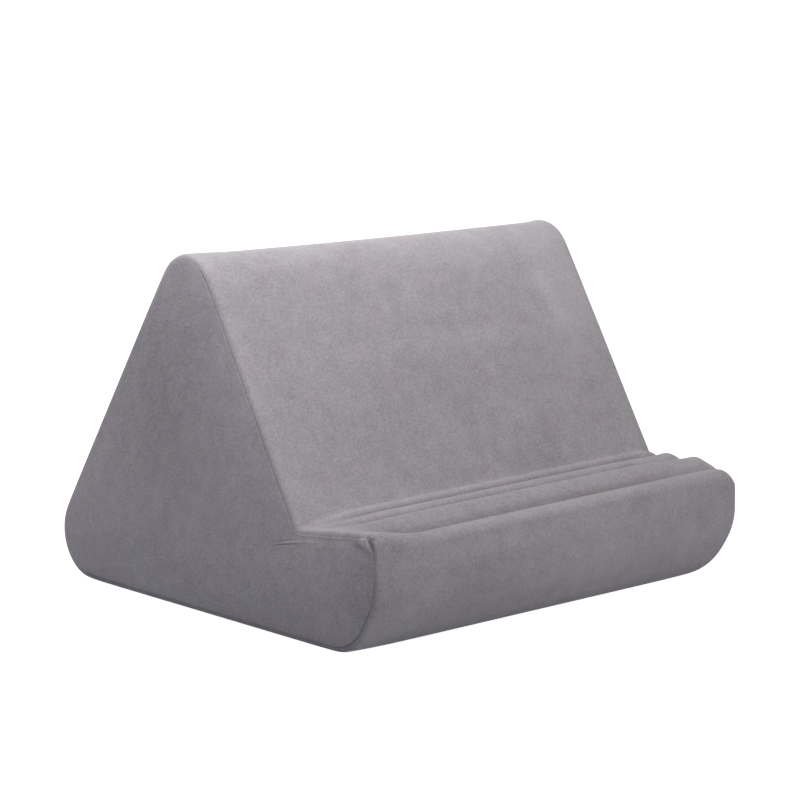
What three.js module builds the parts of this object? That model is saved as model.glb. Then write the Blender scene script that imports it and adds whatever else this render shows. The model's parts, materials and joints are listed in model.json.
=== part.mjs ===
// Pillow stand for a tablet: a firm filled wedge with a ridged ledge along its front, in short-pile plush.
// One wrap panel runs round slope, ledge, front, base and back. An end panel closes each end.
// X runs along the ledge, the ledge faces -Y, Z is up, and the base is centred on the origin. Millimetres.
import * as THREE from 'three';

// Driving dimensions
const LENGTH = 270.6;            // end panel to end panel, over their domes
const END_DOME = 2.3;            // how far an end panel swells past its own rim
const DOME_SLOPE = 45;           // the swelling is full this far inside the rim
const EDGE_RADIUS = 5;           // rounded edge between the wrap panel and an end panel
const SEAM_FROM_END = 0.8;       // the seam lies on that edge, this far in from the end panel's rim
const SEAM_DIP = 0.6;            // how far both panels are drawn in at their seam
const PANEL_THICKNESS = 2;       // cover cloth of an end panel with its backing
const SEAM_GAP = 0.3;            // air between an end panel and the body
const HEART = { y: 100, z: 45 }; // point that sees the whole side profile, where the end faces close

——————

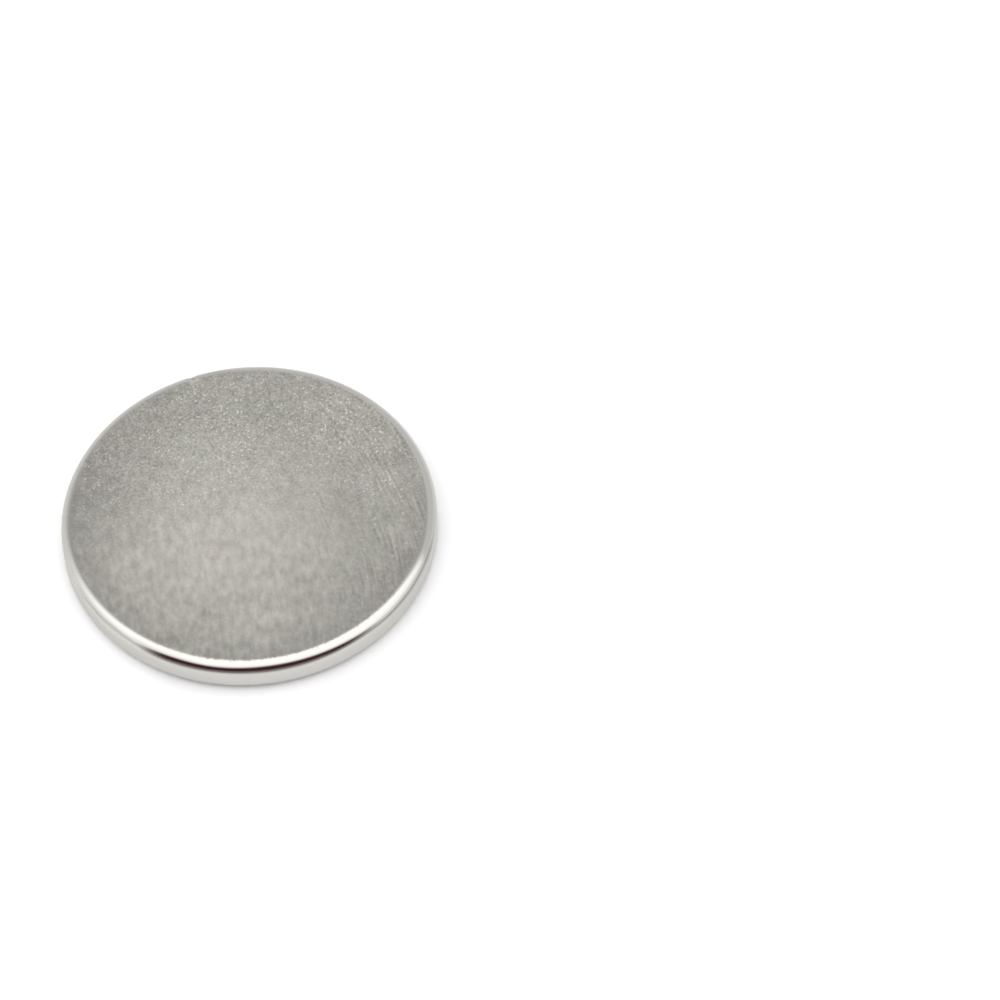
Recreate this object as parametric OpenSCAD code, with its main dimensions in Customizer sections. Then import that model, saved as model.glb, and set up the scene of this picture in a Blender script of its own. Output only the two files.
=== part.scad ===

——————

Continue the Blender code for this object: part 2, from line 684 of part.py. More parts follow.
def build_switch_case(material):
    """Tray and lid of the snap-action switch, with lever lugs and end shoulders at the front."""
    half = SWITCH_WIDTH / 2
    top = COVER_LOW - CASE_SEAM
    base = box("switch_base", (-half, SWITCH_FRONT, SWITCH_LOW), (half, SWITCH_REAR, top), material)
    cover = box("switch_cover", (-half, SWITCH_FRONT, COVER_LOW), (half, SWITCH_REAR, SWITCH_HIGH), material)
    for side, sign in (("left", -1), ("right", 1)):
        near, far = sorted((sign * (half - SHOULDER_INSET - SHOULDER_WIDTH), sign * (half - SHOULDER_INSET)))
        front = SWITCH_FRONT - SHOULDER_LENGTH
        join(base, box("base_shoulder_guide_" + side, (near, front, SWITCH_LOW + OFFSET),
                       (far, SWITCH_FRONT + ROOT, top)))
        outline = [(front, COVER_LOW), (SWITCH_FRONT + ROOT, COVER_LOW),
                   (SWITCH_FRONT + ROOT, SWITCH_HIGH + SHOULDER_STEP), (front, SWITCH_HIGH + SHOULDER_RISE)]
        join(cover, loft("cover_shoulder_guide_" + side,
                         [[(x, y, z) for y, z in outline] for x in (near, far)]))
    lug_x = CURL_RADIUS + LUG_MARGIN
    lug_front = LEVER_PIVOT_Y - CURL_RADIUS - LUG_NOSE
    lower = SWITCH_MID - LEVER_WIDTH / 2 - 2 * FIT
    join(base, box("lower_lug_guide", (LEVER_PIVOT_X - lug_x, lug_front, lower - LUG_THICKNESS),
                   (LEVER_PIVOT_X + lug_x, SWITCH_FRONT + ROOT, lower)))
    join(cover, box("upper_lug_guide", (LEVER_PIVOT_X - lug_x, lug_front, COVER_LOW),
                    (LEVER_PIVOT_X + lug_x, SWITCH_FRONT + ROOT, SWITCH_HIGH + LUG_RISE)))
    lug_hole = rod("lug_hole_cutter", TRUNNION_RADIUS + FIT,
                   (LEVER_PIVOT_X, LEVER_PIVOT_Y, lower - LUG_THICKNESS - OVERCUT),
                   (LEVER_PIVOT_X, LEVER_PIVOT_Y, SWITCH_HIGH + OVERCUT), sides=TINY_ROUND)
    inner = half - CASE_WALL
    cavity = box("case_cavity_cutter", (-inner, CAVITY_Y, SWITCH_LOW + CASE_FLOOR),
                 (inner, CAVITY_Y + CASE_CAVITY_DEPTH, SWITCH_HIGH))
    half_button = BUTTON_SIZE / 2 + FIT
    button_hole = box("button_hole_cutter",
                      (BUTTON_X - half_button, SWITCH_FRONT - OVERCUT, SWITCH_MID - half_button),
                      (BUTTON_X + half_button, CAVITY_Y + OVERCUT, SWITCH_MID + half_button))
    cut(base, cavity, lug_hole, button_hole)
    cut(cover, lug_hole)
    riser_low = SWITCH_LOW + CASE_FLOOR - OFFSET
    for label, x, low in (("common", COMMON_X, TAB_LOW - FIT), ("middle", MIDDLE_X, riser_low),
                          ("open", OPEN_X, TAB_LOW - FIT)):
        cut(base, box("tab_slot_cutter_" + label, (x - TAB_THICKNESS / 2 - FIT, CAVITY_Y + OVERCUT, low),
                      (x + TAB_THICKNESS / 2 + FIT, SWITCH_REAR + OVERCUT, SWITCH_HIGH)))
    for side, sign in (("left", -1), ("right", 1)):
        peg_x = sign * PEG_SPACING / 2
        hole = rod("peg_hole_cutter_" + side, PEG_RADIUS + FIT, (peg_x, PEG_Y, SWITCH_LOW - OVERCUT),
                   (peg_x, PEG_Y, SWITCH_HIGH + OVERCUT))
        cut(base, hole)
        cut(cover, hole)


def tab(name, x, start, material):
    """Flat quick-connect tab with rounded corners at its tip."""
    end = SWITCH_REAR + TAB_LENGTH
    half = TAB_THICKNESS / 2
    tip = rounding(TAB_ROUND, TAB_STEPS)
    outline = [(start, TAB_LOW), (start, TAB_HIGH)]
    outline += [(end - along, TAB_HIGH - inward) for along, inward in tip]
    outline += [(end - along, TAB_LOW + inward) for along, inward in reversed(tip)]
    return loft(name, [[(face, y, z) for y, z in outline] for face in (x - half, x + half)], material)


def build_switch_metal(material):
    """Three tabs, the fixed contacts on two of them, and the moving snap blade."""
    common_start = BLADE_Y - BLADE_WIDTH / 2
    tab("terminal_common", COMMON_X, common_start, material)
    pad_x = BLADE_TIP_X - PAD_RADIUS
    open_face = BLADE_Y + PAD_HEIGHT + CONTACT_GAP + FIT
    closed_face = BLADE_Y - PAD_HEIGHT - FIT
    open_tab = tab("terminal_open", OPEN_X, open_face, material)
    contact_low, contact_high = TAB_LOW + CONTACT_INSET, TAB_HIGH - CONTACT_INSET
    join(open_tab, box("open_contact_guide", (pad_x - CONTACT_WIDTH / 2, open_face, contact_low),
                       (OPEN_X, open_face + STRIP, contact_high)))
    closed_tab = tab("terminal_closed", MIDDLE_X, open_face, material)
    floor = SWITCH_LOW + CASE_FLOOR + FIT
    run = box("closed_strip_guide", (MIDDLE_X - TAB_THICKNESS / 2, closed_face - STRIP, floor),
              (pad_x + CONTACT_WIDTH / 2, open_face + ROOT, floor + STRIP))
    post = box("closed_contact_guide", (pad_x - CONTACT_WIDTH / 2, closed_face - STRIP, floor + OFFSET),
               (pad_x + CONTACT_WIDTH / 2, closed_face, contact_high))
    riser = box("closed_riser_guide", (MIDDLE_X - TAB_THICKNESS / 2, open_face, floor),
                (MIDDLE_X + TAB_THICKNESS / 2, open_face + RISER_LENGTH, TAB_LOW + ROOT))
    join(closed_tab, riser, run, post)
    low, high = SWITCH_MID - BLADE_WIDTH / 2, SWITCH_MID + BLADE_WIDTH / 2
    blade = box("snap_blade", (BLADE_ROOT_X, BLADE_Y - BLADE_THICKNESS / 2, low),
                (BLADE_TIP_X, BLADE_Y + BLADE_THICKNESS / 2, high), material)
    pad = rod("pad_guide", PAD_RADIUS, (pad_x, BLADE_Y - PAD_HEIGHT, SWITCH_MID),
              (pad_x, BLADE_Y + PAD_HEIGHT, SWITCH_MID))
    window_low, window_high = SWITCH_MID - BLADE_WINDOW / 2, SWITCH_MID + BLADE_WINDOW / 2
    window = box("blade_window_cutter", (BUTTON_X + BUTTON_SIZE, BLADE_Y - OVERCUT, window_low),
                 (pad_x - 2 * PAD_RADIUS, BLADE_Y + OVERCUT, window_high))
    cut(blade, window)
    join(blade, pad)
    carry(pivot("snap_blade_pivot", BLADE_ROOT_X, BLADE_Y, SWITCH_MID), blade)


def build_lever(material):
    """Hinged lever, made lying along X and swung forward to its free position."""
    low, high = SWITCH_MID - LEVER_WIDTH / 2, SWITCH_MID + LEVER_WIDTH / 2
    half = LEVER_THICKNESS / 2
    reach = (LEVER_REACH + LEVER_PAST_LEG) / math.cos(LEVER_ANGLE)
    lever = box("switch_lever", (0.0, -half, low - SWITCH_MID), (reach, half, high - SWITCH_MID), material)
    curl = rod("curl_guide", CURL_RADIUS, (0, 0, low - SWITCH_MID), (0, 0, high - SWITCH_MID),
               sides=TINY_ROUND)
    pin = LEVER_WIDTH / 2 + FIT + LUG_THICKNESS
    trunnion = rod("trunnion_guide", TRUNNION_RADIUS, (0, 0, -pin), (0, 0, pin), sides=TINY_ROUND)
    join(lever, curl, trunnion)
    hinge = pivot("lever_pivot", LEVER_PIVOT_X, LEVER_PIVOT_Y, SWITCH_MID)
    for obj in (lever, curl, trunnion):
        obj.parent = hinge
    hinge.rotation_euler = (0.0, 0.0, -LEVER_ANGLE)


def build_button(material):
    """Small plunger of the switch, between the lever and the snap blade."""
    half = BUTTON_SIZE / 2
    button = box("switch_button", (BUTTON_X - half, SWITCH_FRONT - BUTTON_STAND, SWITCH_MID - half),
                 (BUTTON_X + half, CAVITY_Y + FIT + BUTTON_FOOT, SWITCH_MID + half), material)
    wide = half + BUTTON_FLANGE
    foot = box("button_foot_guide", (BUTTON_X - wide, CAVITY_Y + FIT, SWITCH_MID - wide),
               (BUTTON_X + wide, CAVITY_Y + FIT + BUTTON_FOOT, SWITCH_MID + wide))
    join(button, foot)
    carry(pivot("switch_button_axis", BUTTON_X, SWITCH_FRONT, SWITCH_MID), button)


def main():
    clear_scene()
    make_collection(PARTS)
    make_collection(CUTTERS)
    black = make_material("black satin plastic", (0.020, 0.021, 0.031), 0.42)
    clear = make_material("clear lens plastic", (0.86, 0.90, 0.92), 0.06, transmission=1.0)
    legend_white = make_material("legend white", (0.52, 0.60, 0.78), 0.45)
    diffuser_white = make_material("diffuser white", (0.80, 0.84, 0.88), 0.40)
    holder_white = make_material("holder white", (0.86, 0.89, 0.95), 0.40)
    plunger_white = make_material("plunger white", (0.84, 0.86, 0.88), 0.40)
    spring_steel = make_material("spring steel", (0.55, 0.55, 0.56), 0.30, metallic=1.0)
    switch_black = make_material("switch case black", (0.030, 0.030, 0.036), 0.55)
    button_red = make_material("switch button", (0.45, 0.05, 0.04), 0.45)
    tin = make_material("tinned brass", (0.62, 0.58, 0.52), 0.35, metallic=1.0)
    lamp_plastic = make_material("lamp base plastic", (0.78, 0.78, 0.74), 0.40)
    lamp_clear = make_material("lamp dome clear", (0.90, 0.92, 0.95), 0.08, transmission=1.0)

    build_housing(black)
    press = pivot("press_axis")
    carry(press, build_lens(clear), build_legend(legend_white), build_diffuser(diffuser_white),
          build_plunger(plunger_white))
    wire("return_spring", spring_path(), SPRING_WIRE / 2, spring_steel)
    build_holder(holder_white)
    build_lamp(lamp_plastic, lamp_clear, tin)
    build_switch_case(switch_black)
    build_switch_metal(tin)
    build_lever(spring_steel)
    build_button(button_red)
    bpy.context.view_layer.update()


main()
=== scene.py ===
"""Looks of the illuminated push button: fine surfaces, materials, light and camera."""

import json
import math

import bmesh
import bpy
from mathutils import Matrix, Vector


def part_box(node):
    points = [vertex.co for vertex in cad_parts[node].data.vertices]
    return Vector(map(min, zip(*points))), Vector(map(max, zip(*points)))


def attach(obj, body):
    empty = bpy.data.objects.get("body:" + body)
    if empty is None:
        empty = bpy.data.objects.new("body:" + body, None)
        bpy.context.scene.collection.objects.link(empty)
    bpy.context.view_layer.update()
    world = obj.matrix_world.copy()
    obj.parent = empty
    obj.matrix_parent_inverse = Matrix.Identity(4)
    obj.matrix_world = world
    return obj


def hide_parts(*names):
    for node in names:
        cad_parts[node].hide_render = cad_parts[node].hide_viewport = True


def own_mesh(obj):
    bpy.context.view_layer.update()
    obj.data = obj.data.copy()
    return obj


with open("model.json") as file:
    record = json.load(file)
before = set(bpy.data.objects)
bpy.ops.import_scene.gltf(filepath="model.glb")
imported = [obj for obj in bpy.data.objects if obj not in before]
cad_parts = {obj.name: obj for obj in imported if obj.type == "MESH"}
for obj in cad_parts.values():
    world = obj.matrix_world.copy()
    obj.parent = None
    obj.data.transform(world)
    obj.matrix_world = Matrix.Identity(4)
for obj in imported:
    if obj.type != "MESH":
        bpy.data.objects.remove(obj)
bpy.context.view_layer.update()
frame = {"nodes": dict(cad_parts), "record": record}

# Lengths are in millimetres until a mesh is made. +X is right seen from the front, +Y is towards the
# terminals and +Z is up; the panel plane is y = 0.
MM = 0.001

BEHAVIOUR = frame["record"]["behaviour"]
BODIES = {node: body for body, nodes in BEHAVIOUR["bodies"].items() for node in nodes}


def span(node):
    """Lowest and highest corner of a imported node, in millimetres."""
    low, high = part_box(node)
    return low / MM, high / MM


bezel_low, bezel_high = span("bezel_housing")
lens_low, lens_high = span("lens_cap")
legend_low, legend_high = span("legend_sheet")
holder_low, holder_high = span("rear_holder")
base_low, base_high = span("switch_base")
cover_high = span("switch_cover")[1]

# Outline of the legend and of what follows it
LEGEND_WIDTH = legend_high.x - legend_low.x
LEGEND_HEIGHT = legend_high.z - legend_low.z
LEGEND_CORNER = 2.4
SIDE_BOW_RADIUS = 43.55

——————

* **WORK TO BE COMPLETED**
Can you repeat, word for word, every line above from the one containing "build_housing(black)" down to the one containing "points = [vertex.co", including both?

* **RESULT OF THIS TASK**
    build_housing(black)
    press = pivot("press_axis")
    carry(press, build_lens(clear), build_legend(legend_white), build_diffuser(diffuser_white),
          build_plunger(plunger_white))
    wire("return_spring", spring_path(), SPRING_WIRE / 2, spring_steel)
    build_holder(holder_white)
    build_lamp(lamp_plastic, lamp_clear, tin)
    build_switch_case(switch_black)
    build_switch_metal(tin)
    build_lever(spring_steel)
    build_button(button_red)
    bpy.context.view_layer.update()


main()
=== scene.py ===
"""Looks of the illuminated push button: fine surfaces, materials, light and camera."""

import json
import math

import bmesh
import bpy
from mathutils import Matrix, Vector


def part_box(node):
    points = [vertex.co for vertex in cad_parts[node].data.vertices]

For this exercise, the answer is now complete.